Bayesians argue that belief or prior knowledge should be accounted for while calculating probability. Belief suggests a probability. New evidence may notch up or notch down the probability and form a new belief. Bayesians do not require Law of Large Numbers backing, but leverage them where applicable. Probability may be revised with a new piece of evidence, eventually converging to true probability after repeated revisions. For instance, the probability of new robot failing at a task starts with a belief, say \(p\), and as new evidence arrives, we revise \(p\).
Frequentist and Bayesian approaches can be applied for all estimates including probability. While the two approaches are distinct, Bayesian probability complements Frequentist probability when,
- System is not yet stable.
- There's insufficient data to get backing from Law of Large Numbers.
Milestones
Sixteenth century Italian mathematician Girolamo Cardano is interested in gambling, to which he applies mathematics. Although gambling has been around for centuries, randomness is not a recognized concept. People continue to believe in Gods and oracles, until the Renaissance. Cardano's work is the first of its kind, although his work is published only much later in 1663. Today we know that he made some fundamental mistakes.
In a series of letters analyzing the problem of points, French mathematicians Blaise Pascal and Pierre de Fermat develop what can be seen as the foundations of a mathematical theory of probability. Their work is popularized by Christian Huygens in a publication of 1657.

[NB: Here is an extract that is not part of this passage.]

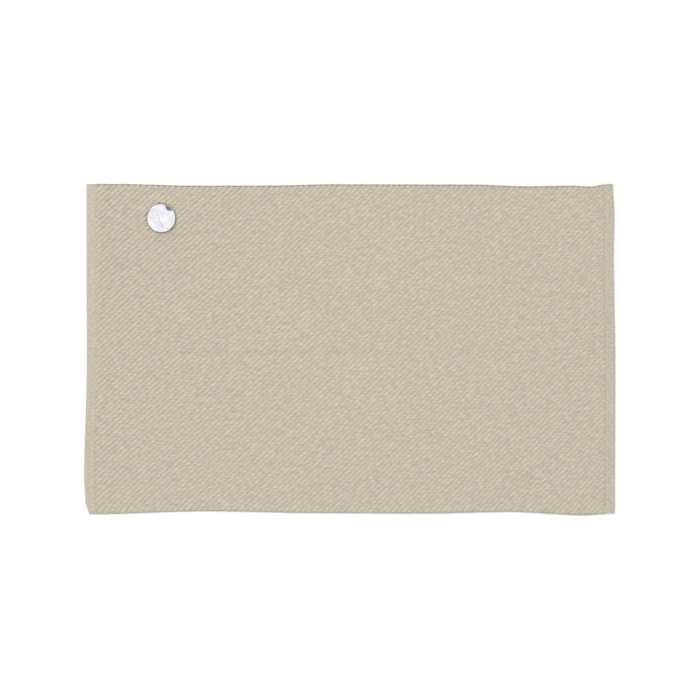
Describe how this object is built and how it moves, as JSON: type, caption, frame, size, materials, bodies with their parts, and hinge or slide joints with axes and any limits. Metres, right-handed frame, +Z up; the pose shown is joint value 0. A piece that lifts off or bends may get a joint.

Jakob (James) Bernoulli publishes Ars Conjectandi, in which he introduces many important concepts: permutations, a priori, a posteriori, Bernoulli trials, random variable. Bernoulli showed that the probability of an event can be approximated by the frequency of occurrence of the event from a large number trials. This later came to be called the Law of Large Numbers.
Thomas Bayes' now famous work on probability is posthumously published. The Bayesian approach to probability is adopted, and popularized by Pierre-Simon Laplace, until it's challenged in the early 20th century by mathematicians R. A. Fisher and Jerzy Neyman. To Bayes, probability is a measure of personal belief or reasonable expectation of the event.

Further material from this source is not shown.